Before Shepherd took the podium, Perry reflected on her impact both as a performer and as a friend. He produced “Precious,” the 2009 Oscar best picture nominee in which Shepherd co-starred. He directed, wrote and produced the psychological crime drama “Straw,” released in June on Netflix in which Shepherd co-starred as a bank teller who meets a struggling single mother (Taraji P. Henson) who is having the worst day of her life.

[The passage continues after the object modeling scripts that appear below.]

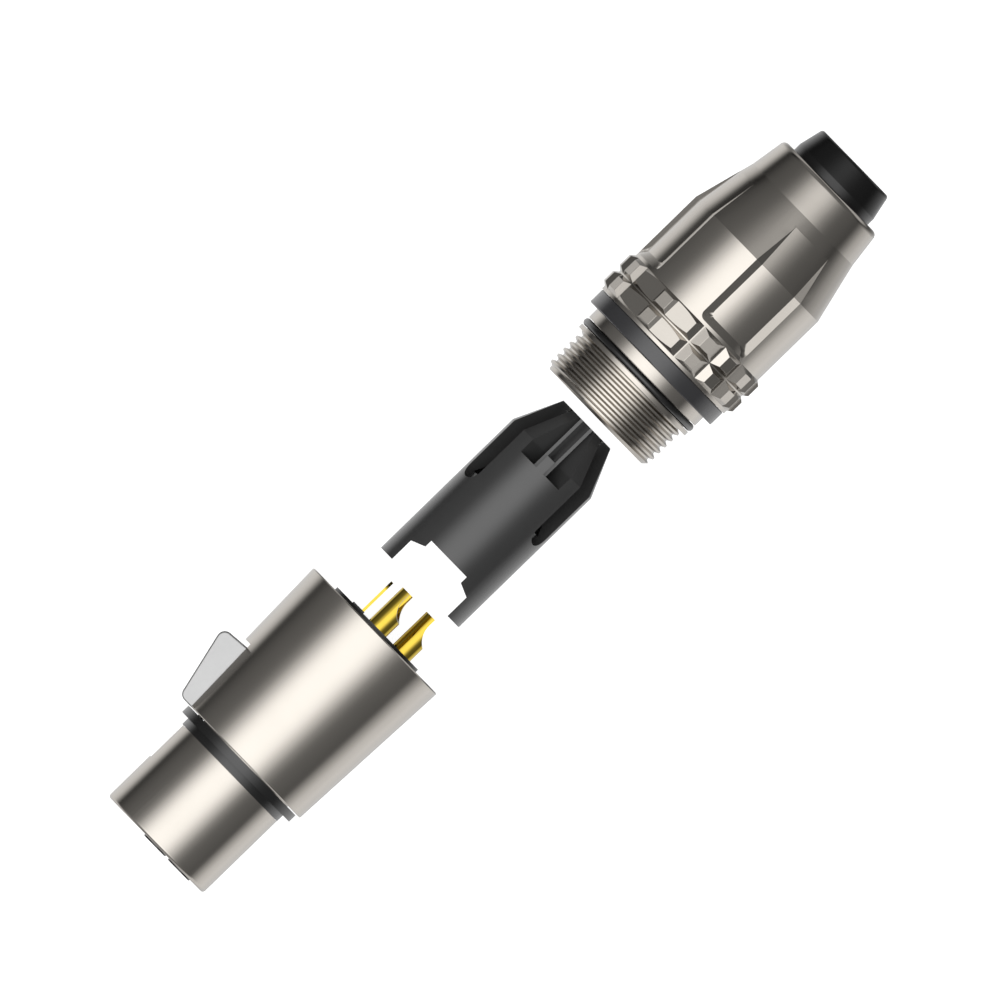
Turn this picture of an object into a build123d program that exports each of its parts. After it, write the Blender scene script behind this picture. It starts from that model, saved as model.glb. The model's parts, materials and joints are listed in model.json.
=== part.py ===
from build123d import *
import os
from math import cos, radians, sin

# Three-pole female cable connector, drawn apart along its axis.
# Units are millimetres. The axis is X: x = 0 is the front edge of the mating barrel,
# and x grows towards the cable. +Y is the latch side. The connector lies on its side.

# Clearances
seat_gap = 0.02
slide_gap = 0.05
boot_gap = 0.12
thread_gap = 0.07
lever_gap = 0.17

# Mating face and contacts
barrel_radius = 7.9
barrel_wall = 1.15
barrel_edge_radius = 0.4
contact_circle_radius = 3.97
contact_radius = 1.415
socket_bore_radius = 1.2
socket_front_x = 1.3
socket_depth = 12.0
socket_slit_length = 8.0
socket_slit_width = 0.3

# Housing shell
seal_groove_x = 12.03
seal_groove_depth = 0.35
shoulder_x = 14.2
shoulder_radius = 9.5
shoulder_chamfer = 0.1
shell_length = 35.73
shell_rear_radius = 10.27
shell_rear_chamfer = 0.15
thread_length = 6.0
counterbore_depth = 3.13

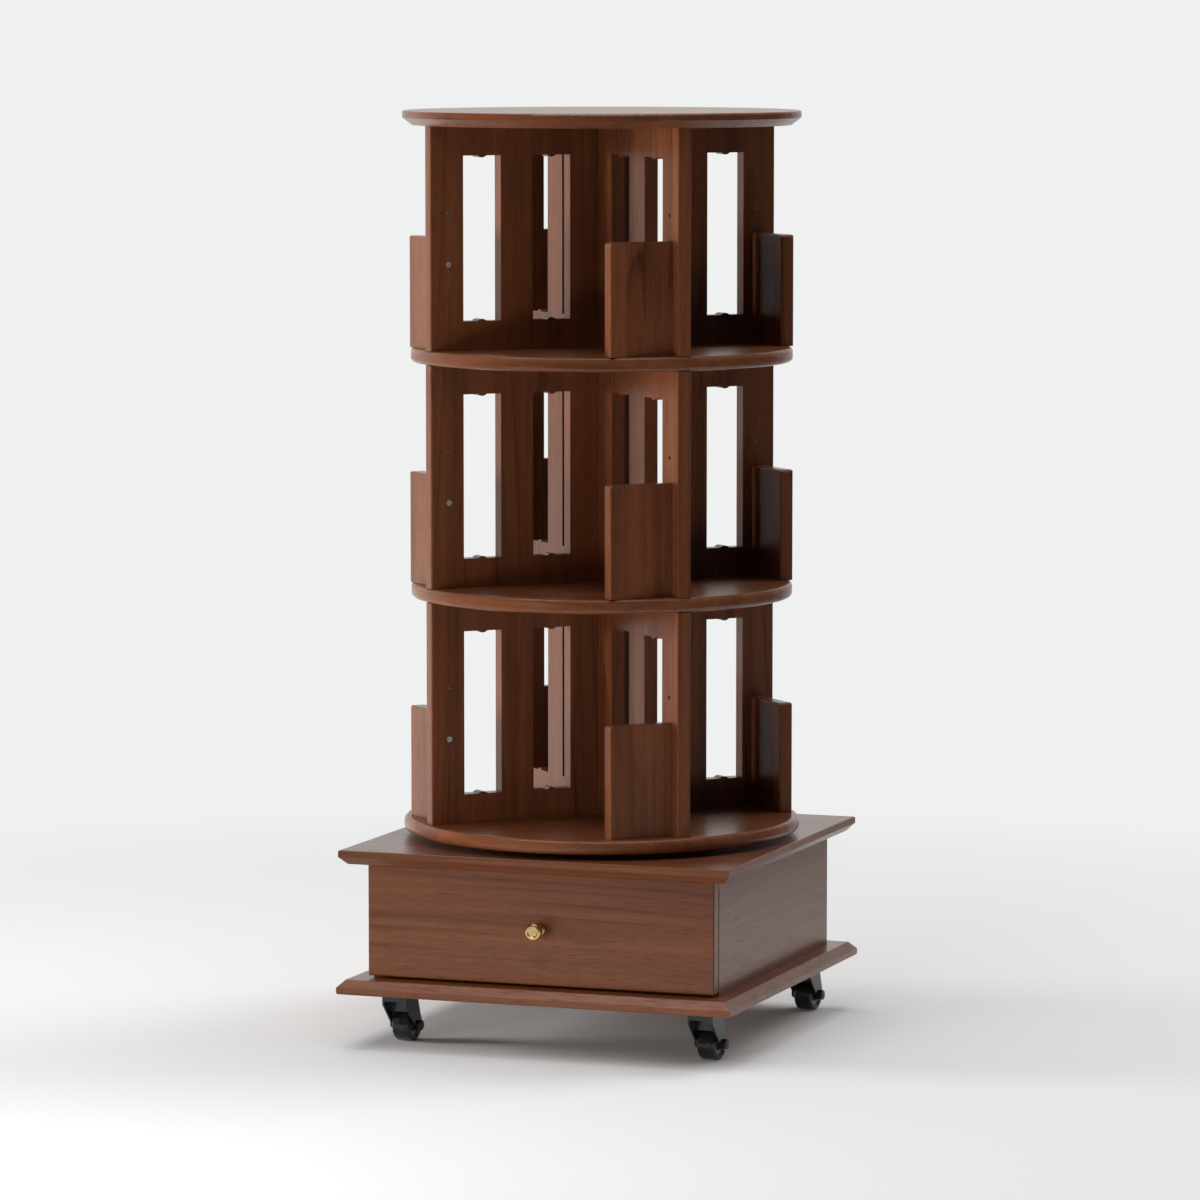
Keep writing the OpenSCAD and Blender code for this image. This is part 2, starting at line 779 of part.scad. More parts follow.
// Top plate of the fork, seen from above, with its rear corners rounded
module fork_top() {
    top_w = 2 * (leg_x + steel_t);
    corner_x = top_w / 2 - fork_corner_r;
    corner_y = fork_back - fork_corner_r;
    translate([-top_w / 2, -fork_front]) square([top_w, fork_front + corner_y]);
    translate([-corner_x, corner_y - eps]) square([2 * corner_x, fork_corner_r + eps]);
    for (x = [-1, 1]) translate([x * corner_x, corner_y]) circle(fork_corner_r);
}

// Side of one leg, seen from the right: an upright cheek that tapers to a boss round the axle
module fork_leg() {
    axle = [caster_trail, hub_z];
    back_y = fork_back - fork_corner_r;
    top_z = crown_z + steel_t / 2;
    front_low = [-fork_front, crown_z - fork_cheek];
    back_low = [back_y, crown_z - fork_cheek / 2];
    polygon([
        [-fork_front, top_z], front_low, touch(front_low, axle, boss_r, 1), axle,
        touch(back_low, axle, boss_r, -1), back_low, [back_y, top_z]
    ]);
    translate(axle) circle(boss_r);
}

// Axle bolt with its head on one leg and its nut on the other
module caster_axle(i) {
    head_t = 4;
    head_r = axle_d / 2 + 3.5;
    nut_bevel = 0.96;
    outside = leg_x + steel_t;
    color(black) at_fork(i) translate([0, caster_trail, hub_z]) rotate([0, 90, 0]) {
        cylinder(h = 2 * (outside + head_t) + 1, r = axle_d / 2, center = true);
        for (z = [-outside - head_t, outside]) translate([0, 0, z]) intersection() {
            cylinder(h = head_t, r = head_r, $fn = 6);
            cylinder(h = head_t, r = head_r * nut_bevel);
        }
    }
}

// Wheel: rounded tread, recessed sides and a hub that stands out to the fork's legs
module caster_wheel(i) {
    wheel_r = wheel_d / 2;
    tread_round = 3.5;
    recess = 2.5;
    recess_in = boss_r + 0.5;
    recess_out = wheel_r - 5.5;
    hub_gap = 0.3;
    hub_out = leg_x - hub_gap;
    color(black) at_fork(i) translate([0, caster_trail, hub_z]) rotate([0, 90, 0]) difference() {
        union() {
            rotate_extrude($fn = 120) {
                translate([0, -wheel_w / 2]) square([wheel_r - tread_round, wheel_w]);
                translate([0, tread_round - wheel_w / 2]) square([wheel_r, wheel_w - 2 * tread_round]);
                for (z = [-1, 1]) translate([wheel_r - tread_round, z * (wheel_w / 2 - tread_round)])
                    circle(tread_round);
            }
            cylinder(h = 2 * hub_out, r = axle_d / 2 + 3, center = true);
        }
        for (z = [-wheel_w / 2 - eps, wheel_w / 2 - recess]) translate([0, 0, z]) rotate_extrude()
            translate([recess_in, 0]) square([recess_out - recess_in, recess + eps]);
        cylinder(h = 4 * leg_x, r = axle_d / 2 + running_gap, center = true);
    }
}

top_disc();
shelf_disc(2);  // upper_shelf
shelf_disc(1);  // lower_shelf
bottom_disc();
for (tier = [0:2]) {
    for (way = [0, 1])
        panel(tier, way);
    for (arm = [0:3])
        book_stop(tier, arm);
}
base_top();
base_bottom();
base_side(-1);  // base_side_left
base_side(1);  // base_side_right
base_back();
drawer_front();
drawer_side(-1);  // drawer_side_left
drawer_side(1);  // drawer_side_right
drawer_back();
drawer_bottom();
knob();
knob_screw();
runner(-1);  // runner_left
runner(1);  // runner_right
turntable_lower_ring();
turntable_upper_ring();
turntable_balls();
stop_screws();
disc_screws();
base_screws();
case_dowels();
base_dowels();
for (i = [0:3]) {
    caster_plate(i);
    caster_fork(i);
    caster_axle(i);
    caster_wheel(i);
}
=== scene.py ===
"""Looks, light and camera of a round revolving bookcase on a drawer base with casters.

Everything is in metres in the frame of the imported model: +Z is up and the drawer faces -Y.
"""
import logging
import math
from dataclasses import dataclass
from enum import Enum
from typing import Any, Optional, Sequence, Union

import bmesh
import bpy
from mathutils import Matrix, Vector


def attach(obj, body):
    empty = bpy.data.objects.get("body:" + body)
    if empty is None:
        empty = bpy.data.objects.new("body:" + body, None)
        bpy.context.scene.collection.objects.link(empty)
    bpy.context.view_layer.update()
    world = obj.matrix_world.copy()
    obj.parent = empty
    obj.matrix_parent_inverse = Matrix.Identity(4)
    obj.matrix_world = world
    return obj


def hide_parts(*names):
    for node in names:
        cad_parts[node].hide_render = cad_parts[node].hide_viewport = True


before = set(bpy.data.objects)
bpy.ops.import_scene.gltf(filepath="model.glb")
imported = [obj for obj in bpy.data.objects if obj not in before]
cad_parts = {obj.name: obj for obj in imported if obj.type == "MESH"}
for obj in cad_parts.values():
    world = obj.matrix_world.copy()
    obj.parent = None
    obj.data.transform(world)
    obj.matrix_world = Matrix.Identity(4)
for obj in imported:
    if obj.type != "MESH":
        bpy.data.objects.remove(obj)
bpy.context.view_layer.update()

LOG = logging.getLogger("bookcase")
Colour = tuple[float, float, float]
Triple = tuple[float, float, float]
Value = Union["Link", float, int, Triple]
MM = 0.001
TIERS = ("lower", "middle", "upper")
SIDES = ("right", "back", "left", "front")
CORNERS = ("front_left", "front_right", "back_left", "back_right")
CASTER_X = 202 * MM
CASTER_Y = 194 * MM
ALL_ROUND = 2.0 * math.pi
SHARP = math.radians(35.0)
SIN_45 = 0.707107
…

“There are many people on the planet that were sent here to bring light, and then there are other people who are here to be light. Sherri is a person who is light. When she walks in the room, you feel it, you know it. She makes everybody feel seen,” Perry said.

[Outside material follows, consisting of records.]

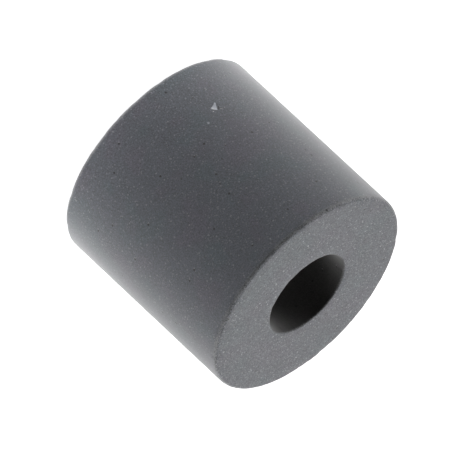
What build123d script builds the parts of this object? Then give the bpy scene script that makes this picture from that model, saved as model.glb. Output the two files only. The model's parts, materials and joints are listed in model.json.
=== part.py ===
from build123d import *
import os

# Solid ferrite cable core: a short thick-walled tube, pressed from ferrite powder and fired.
# Frame: millimetres, +Z up along the bore. The origin is the centre of the lower end face,
# on the bore's axis, so the core stands on z = 0.

# Driving dimensions
outer_diameter = 12.3
bore_diameter = 4.9
core_length = 11.5
outer_rim_radius = 0.2    # rounding where each end face meets the outer wall
bore_rim_radius = 0.12    # rounding where each end face meets the bore

with BuildPart() as ferrite_core:
    # The ring that the pressing die and its core rod give, drawn up to the full length
    with BuildSketch(Plane.XY):
        Circle(outer_diameter / 2)
        Circle(bore_diameter / 2, mode=Mode.SUBTRACT)
    extrude(amount=core_length)

    # Each end face has two round edges: the smaller one is the bore's mouth,
    # the larger one is the outer rim
    rims = ferrite_core.edges().filter_by(GeomType.CIRCLE).group_by(SortBy.RADIUS)
    bore_rims = rims[0]
    outer_rims = rims[-1]
    fillet(outer_rims, radius=outer_rim_radius)
    fillet(bore_rims, radius=bore_rim_radius)

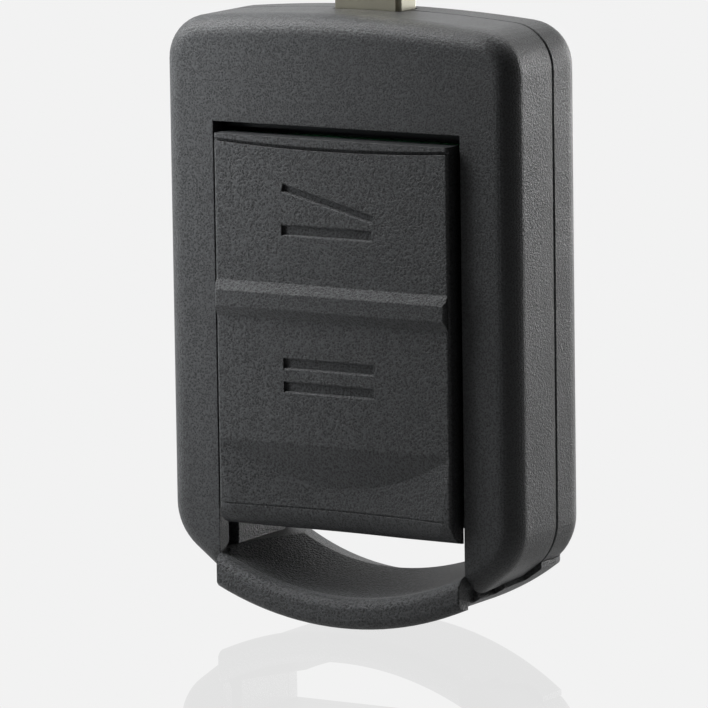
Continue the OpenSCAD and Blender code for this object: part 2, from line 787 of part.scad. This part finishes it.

Nash and Shepherd appeared together in the 2005 romantic comedy “Guess Who.” Shepherd later had a recurring role on the 2012-16 TV Land comedy “The Soul Man,” in which Nash was a series regular. Nash, who received her star on the Hollywood Walk of Fame in 2018, praised Shepherd’s resilience and generosity.
“You will never know what it costs her sometimes to make other people laugh and to make them feel … and I’m so, so grateful to call you (a) friend,” an emotional Nash told Shepherd.
“I would’ve never thought that these two girls … would both have stars on the Hollywood Walk of Fame right across the street from each other,” Nash added.
Bernstein, co-president of Debmar-Mercury, which distributes Shepherd’s talk show “Sherri,” said her genuine personality is what sets her apart.
“There’s a saying in television, `that if you’re on every day, your real self shows through.’ In Sherri’s case, that’s her superpower. What you see on screen is truly who she is — warm, authentic, full of joy and genuinely in love with what she does every day,” Bernstein said.
Born April 22, 1967, in Chicago, Shepherd began her television acting career in 1995 as a cast member on The WB comedy “Cleghorne!” which was canceled after 12 episodes aired.
Shepherd was working as a legal secretary when she was cast as the dim-witted sister of Ellen Carson (Ellen Cleghorne) who aspires to become a model.
“My agent told me, `You can quit your job,”’ Shepherd said in a 2018 interview with Ebony. “I had that big break … and then it was canceled. I lost my apartment, my car was repossessed and I was homeless for a year. I slept on everybody’s couch.
“In this business, it’s very uncertain. You can be working one day and not working the next.”
After guest-starring roles on “Claude’s Crib,” “Living Single,” “Suddenly Susan” and “Friends,” Shepherd was cast in her second series, “Holding the Baby,” which ran for eight episodes on Fox in 1998.
Shepherd was a cast member on the NBC comedy “Suddenly Susan” during its final 1999-2000 season, playing a different character than in her 1997 guest-starring appearance.
She was also a cast member of the 2001 NBC comedy “Emeril”; the 2002 ABC comedy, “Wednesday 9:30 (8:30 Central)”; the 2002-06 ABC comedy “Less Than Perfect”; the 2007 Fox comedy-drama “The Wedding Bells”; the 2009 Lifetime comedy “Sherri”; the 2017-18 NBC mocumentary legal sitcom “Trial & Error”; and the 2019-20 Netflix comedy “Mr. Iglesias.”
Shepherd also had recurring roles on the CBS comedies “Everybody Loves Raymond,” “How I Met Your Mother” and “Man With a Plan”; the NBC comedy “30 Rock”; the Disney Channel comedy “K.C. Undercover”; The WB comedy “The Jamie Foxx Show”; the 2021 ABC comedy “Call Your Mother”; and the 2024-25 Netflix teen comedy drama, “The Sex Lives of College Girls.”
She was a host of “The View” from 2007-14, joining her co-hosts in receiving Daytime Emmy nominations from 2008-2011 and 2014, winning in 2009. She has hosted “Sherri” since 2022 after being a guest host of “The Wendy Williams Show.”
Shepherd is set to begin a five-month comedy tour in January.